Almost all of the Eagles’ postgame quotes were centered around a “new beginning,” and that was clear right off the bat against Hartford. The Hawks built an early 19-15 lead in the first, but BC didn’t let them escape with a single set. Behind Balido, the Eagles battled back to pull even at 19, then took their first lead on a service ace from Madison McKnight. A 4-1 run sealed the comeback, and BC was quickly off and running. A 9-1 run in the second set set the stage for the Eagles to finish off the visitors emphatically, building a 21-6 lead and coasting to the win.
The momentum carried over into Saturday morning’s matchup with Providence, a team that had beat BC in four sets a year ago. This year, the first set reflected a very even battle with 11 tie points. The Friars held a slim one-point lead, 21-20, when they called a timeout, fully realizing the importance of getting ahead of a suddenly confident Eagles team. The timeout backfired. BC regrouped under Kennedy and pulled away with five-straight points to win, two coming via kills from Goss.

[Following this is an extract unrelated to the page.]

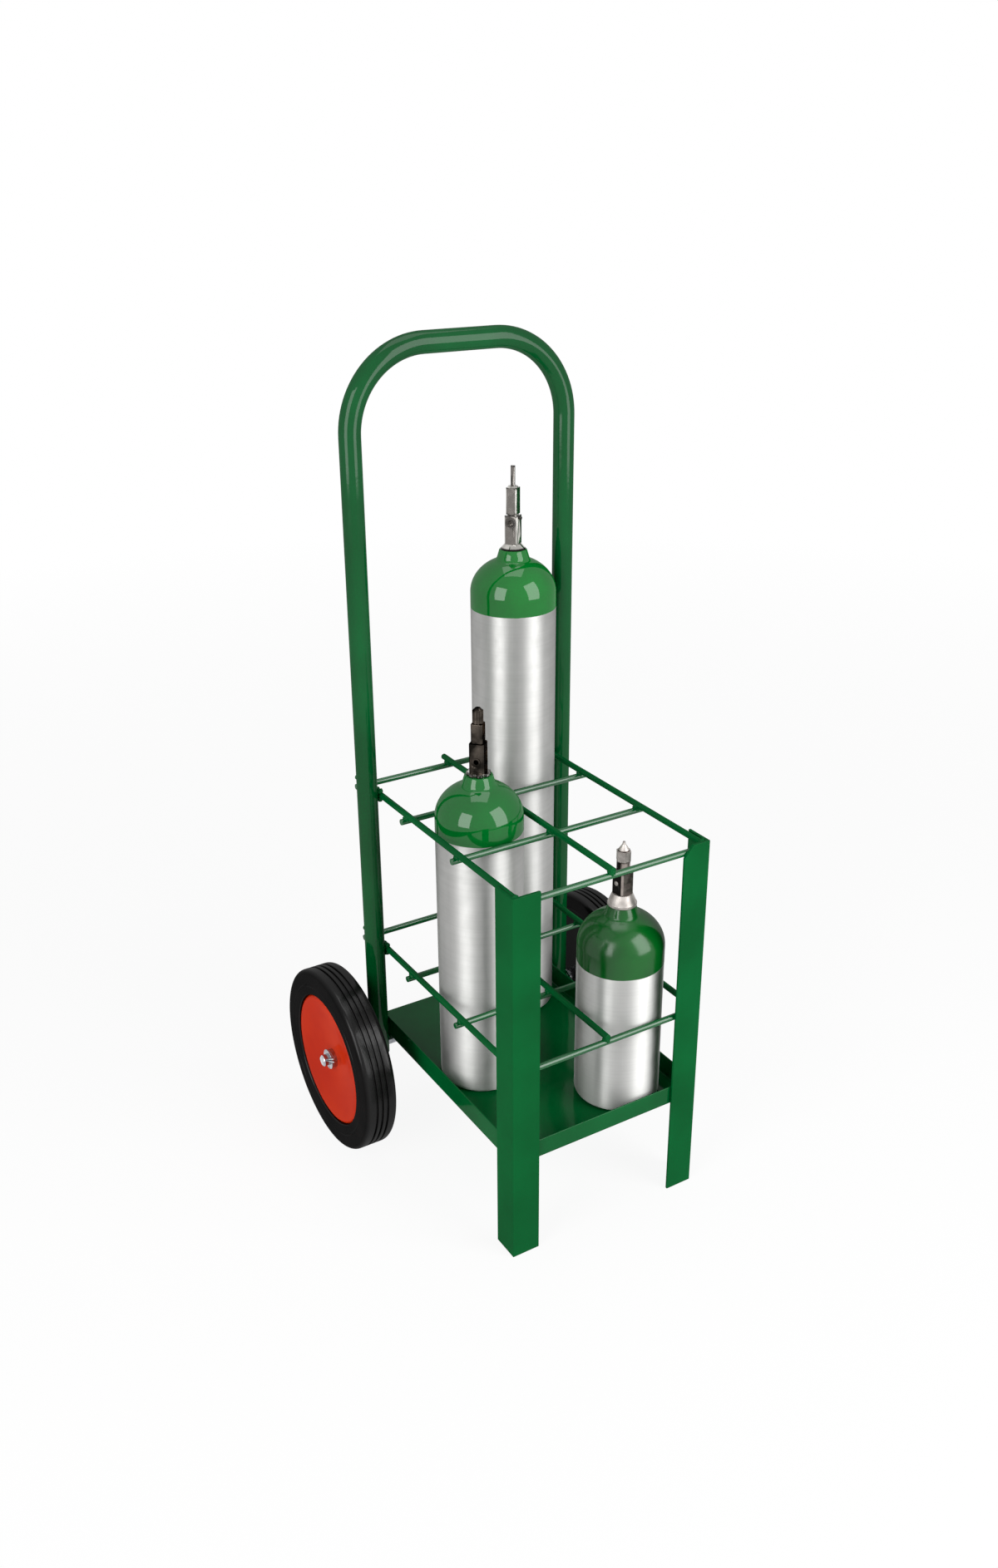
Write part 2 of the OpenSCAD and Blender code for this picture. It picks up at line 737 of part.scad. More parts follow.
handle();
tray();
front_leg_left();
front_leg_right();
upper_long_rod_left();
upper_long_rod_middle();
upper_long_rod_right();
upper_cross_rod_1();
upper_cross_rod_2();
upper_cross_rod_3();
upper_cross_rod_4();
lower_long_rod_left();
lower_long_rod_middle();
lower_long_rod_right();
lower_cross_rod_1();
lower_cross_rod_2();
lower_cross_rod_3();
lower_cross_rod_4();
upper_tier_welds();
lower_tier_welds();
handle_welds();
axle_welds();
axle();
axle_washers();
split_pins();
tyre_left();
outer_disc_left();
inner_disc_left();
hub_tube_left();
hub_bushes_left();
tyre_right();
outer_disc_right();
inner_disc_right();
hub_tube_right();
hub_bushes_right();
tall_shell();
tall_valve_body();
tall_valve_post();
tall_relief_plug();
tall_stem();
medium_shell();
medium_neck_ring();
medium_valve_body();
medium_valve_post();
medium_knob();
short_shell();
short_collar();
short_valve_body();
short_port_plug();
short_gland_nut();
short_spindle();
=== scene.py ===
import json
import math

import bmesh
import bpy
from mathutils import Matrix, Vector


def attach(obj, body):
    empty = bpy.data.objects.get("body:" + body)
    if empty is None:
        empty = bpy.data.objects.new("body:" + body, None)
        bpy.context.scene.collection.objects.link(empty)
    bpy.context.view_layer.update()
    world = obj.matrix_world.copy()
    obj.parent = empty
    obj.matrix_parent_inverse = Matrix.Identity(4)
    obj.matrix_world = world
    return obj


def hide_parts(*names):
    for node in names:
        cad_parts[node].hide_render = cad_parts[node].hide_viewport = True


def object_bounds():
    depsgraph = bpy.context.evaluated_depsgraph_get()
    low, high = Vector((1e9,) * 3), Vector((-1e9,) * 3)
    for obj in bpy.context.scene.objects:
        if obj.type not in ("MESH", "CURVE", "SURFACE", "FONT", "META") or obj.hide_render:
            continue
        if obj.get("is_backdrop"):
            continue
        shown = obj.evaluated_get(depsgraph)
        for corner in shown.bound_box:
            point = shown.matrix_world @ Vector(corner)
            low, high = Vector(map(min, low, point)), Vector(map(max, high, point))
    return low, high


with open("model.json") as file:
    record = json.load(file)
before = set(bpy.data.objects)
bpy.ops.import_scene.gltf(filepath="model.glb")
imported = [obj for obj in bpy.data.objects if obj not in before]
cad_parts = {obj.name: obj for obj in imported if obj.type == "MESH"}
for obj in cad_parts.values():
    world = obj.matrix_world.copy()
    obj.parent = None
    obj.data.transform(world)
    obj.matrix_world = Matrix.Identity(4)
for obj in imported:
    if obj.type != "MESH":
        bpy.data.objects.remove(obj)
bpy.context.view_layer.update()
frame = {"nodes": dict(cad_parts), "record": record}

# Front legs: two lengths of equal angle steel, corner outward, standing on the floor.
# Saw-cut ends, rounded toes, sprayed green; the right one has its inner top corner cut off.
LEG_TOP = 0.511
LEG_OUT = 0.140
LEG_FRONT = -0.2340
LEG_WIDE = 0.038
LEG_THICK = 0.004
LEG_CORNER = 0.0008
LEG_ROOT = 0.0015
TOE_ROUND = 0.0018
SAWN_EDGE = 0.0004
CUT_CORNER = (0.013, 0.016)
ENAMEL_GREEN = (0, 80, 36)
ENAMEL_GREEN_LIGHT = (0, 92, 43)
ORANGE_PEEL = (0.0003, 0.1)
COAT_IOR = 2.2


def linear(colour):
    """A colour as it is written, 0 to 255, for a shader's socket: the sRGB curve undone."""
    part = [c / 255 for c in colour]
    return [c / 12.92 if c <= 0.04045 else ((c + 0.055) / 1.055) ** 2.4 for c in part] + [1.0]


def object_noise(tree, scale, detail=2.0, stretch=(1, 1, 1)):
    """Noise that stays with the piece."""
    place = tree.nodes.new("ShaderNodeTexCoord")
    turn = tree.nodes.new("ShaderNodeMapping")
    turn.inputs["Scale"].default_value = stretch
    cloud = tree.nodes.new("ShaderNodeTexNoise")
    cloud.inputs["Scale"].default_value = scale
    cloud.inputs["Detail"].default_value = detail
    tree.links.new(place.outputs["Object"], turn.inputs["Vector"])
    tree.links.new(turn.outputs["Vector"], cloud.inputs["Vector"])
    return cloud.outputs["Fac"]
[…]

BC won the second set behind an early 10-point lead—an advantage that proved sustainable, even in light of a late Friars push. The third wasn’t even a contest, as the Eagles, sensing a defeated opponent, cruised to victory. Four Providence errors handed BC an early 9-3 lead, and the Eagles only improved from there, rattling off seven points in a row before rolling to a 25-8 win.
Saturday night’s finale featured a hiccup, the Eagles dropping the first set to Sacred Heart, but it was a coronation the rest of the way. With Power Gym’s bleachers packed and more standing by the entrance, BC took the last three sets in order, winning all three by seven-plus points.

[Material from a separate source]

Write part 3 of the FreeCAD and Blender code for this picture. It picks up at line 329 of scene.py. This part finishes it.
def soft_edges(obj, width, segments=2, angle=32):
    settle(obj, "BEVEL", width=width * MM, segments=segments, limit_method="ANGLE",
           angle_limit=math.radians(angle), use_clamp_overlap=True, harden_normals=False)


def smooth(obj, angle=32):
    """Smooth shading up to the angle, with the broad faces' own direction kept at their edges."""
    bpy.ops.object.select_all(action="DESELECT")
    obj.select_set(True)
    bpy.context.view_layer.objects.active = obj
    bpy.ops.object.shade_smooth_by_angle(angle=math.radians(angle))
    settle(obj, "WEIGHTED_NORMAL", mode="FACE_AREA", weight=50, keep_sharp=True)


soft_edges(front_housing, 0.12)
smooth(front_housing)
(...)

The Pioneers came out strong, surmounting an 11-5 lead, but the lone set win of the weekend for a BC opponent didn’t come easy. Behind kills from Clare Naughton and Balido, as well as blocks from Goss and Amaka Chukwujekwu, the Eagles trailed just 21-17. Still, the late rally wasn’t enough, as the Pioneers claimed the set, 25-21. However, fans weren’t surprised when BC came out strong in the second—it had played arguably better down the stretch, and pieces started to come together.
The second frame was characterized by an Eagles team that was clearly frustrated with their first-set performance. They built an early 11-5 lead, forcing a Sacred Heart timeout, behind two kills apiece from Naughton and Jill Strockis. From there, BC created even more separation, using a four-point run to pull away and even things up with a 25-14 win.
Goss carried the team in the third set, piling up six kills. The Eagles had strong performances across the board, and a 6-0 run featuring points from Naughton, Ally Mullen, and Jewel Strawberry stretched an early lead to 10—one that they wouldn’t relinquish. The third set featured a resilient effort from the Pioneers, as they led as late as 13-12. Still, with the crowd willing BC on, the Eagles righted the ship and pulled ahead, eventually winning on the back of a 6-0 run to end the match—the final point was a block from Mullen, a play reflective of the strong defensive effort put forth throughout the weekend.
The 3-0 start for Kennedy is the best opening for a first-year coach in program history—just one of the previous five coaches managed to post a winning record through three games. Campbell, the team’s previous head coach, went 0-3 in his first campaign on the Heights. It’s an exciting shift for fans of the program, and the players as well. The “new beginning for BC volleyball,” as Naughton described it, will get its first road test next weekend at the Grand Canyon Invitational in Phoenix. For now, though, the Eagles can enjoy starting the season with winning nine of 10 sets and can only hope to keep the ball rolling.